Poiché queste sono giustificazioni moralmente discutibili per lo spargimento di sangue, guerre di questo tipo possono avvenire solo se autorizzate dalla leadership spirituale della nazione (che Maimonide chiama “la corte dei 71 [saggi]”). Al contrario, le guerre obbligatorie traggono la loro autorizzazione da una fonte trascendentale, nel senso che possono essere ricondotte a un esplicito comando divino e sono essenzialmente quelle che vengono sostenute dai partiti religiosi di estrema destra, che applicano alla popolazione palestinese la categoria di rodef, il termine rabbinico che definisce lo status di una persona che mette in pericolo la vita di un’altra e che, quindi, costituisce un obiettivo legittimo di attacco preventivo.

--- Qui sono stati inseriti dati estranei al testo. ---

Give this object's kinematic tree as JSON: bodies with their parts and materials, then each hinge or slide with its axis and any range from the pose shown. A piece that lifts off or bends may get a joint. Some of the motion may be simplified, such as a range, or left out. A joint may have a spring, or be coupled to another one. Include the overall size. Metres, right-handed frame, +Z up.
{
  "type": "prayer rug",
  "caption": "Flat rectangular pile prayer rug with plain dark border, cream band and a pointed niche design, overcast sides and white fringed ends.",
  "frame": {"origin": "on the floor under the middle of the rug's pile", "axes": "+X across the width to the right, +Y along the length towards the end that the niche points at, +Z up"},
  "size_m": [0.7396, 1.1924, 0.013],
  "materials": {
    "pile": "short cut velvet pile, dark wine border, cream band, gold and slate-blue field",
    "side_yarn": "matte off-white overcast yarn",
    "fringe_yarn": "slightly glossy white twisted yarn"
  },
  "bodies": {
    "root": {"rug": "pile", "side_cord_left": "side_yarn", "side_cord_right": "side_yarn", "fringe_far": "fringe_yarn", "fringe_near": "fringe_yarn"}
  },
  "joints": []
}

Un aspetto interessante, nonostante l’ottica della guerra e l’impulso alla distruzione dei nemici, è che uno dei concetti più importanti nel giudaismo è il “Pikuach Nefesh”, letteralmente “salvare una vita”. Questo principio della Halakhah (legge ebraica) stabilisce che la preservazione della vita umana è superiore a quasi tutte le altre obbligazioni o leggi religiose. Pertanto, in caso di conflitto tra preservare la vita e osservare le leggi religiose, il dovere di salvare vite umane prevale su ogni altra considerazione.
Inoltre, l’Halakhah impone il comandamento di non uccidere, e ci sono passaggi nella Bibbia in cui si offre al nemico la possibilità di fuggire o di accettare la pace. I politici della destra sionista, tuttavia, utilizzano selettivamente solo alcuni passaggi biblici senza considerare i numerosi altri, che hanno un valore più normativo e non sono semplici racconti storici.

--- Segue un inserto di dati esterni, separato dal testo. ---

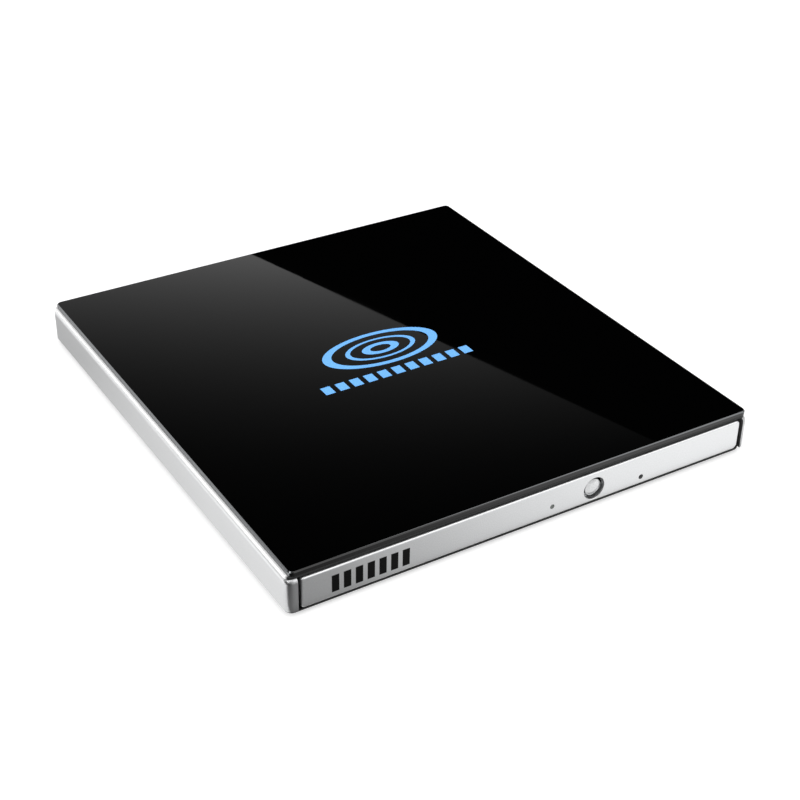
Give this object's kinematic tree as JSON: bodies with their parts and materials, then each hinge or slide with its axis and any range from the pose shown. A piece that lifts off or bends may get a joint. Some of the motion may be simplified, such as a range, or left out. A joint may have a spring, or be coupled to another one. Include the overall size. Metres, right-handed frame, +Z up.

Se davvero volessimo mettere in parallelo passato e presente, considerando gli scontri odierni come guerre obbligatorie, come quelle contro Canaan o Amalek, alcune precisazioni esegetiche sono necessarie. In primo luogo, le guerre obbligatorie erano un’iniziativa di Dio, quindi ironicamente, gli esseri umani non dovrebbero impegnarsi in tali attività di propria volontà (ad esempio, Esodo 17 parla dell’annientamento di Amalek come un atto di Dio; solo in Deuteronomio 25:18-19 è dato il comandamento a Israele di cancellare la memoria di Amalek). In secondo luogo, questi testi devono essere visti nel loro contesto storico per capire che non sono espressioni di un’aggressione voluta da Dio, quanto piuttosto scontri tribali per il possesso di terre. I palestinesi non sono né una delle “sette nazioni”, né Amalek. Pertanto, le attività militari contemporanee di Israele contro di loro non possono essere legittimate in termini di guide bibliche, perché svilirebbero il fulcro stesso della religione.
Infine, non si possono ignorare altri messaggi presenti nella Bibbia che controbilanciano la violenza della conquista cananea, sia dipingendo i Cananei in modo positivo sia mettendo in dubbio il valore della guerra in generale. Dio non permise al grande Davide di costruire il Tempio perché era “un uomo di guerra” che “aveva versato sangue”; questo compito fu devoluto a Salomone, il cui nome deriva dalla radice shalom (I Cronache 28:3). Il periodo messianico è segnato dall’abolizione della guerra: “una nazione non alzerà la spada contro un’altra e non si eserciteranno più nell'arte della guerra” (Isaia 2:4; Michea 4:3). Senza contare il comandamento di non uccidere, ripetuto sia in Esodo che in Deuteronomio, e in Geremia 7:6-7, dove viene associato alla protezione dello straniero:
“Se cambierete davvero le vostre vie e le vostre azioni; se eserciterete veramente la giustizia tra un uomo e il suo prossimo; se non opprimerete il forestiero, l’orfano e la vedova, e non spargerete sangue innocente in questo luogo, né seguirete altri dei a vostro danno; allora vi farò abitare in questo luogo, nel paese che ho dato ai vostri padri, da sempre e per sempre.”
[1] Cfr Deuteronomio 20.
[2] Cfr D. Banon, « Guerre imposée et guerre autorisée selon Maïmonide » Pardès 2004/1 (N° 36), 133 – 149.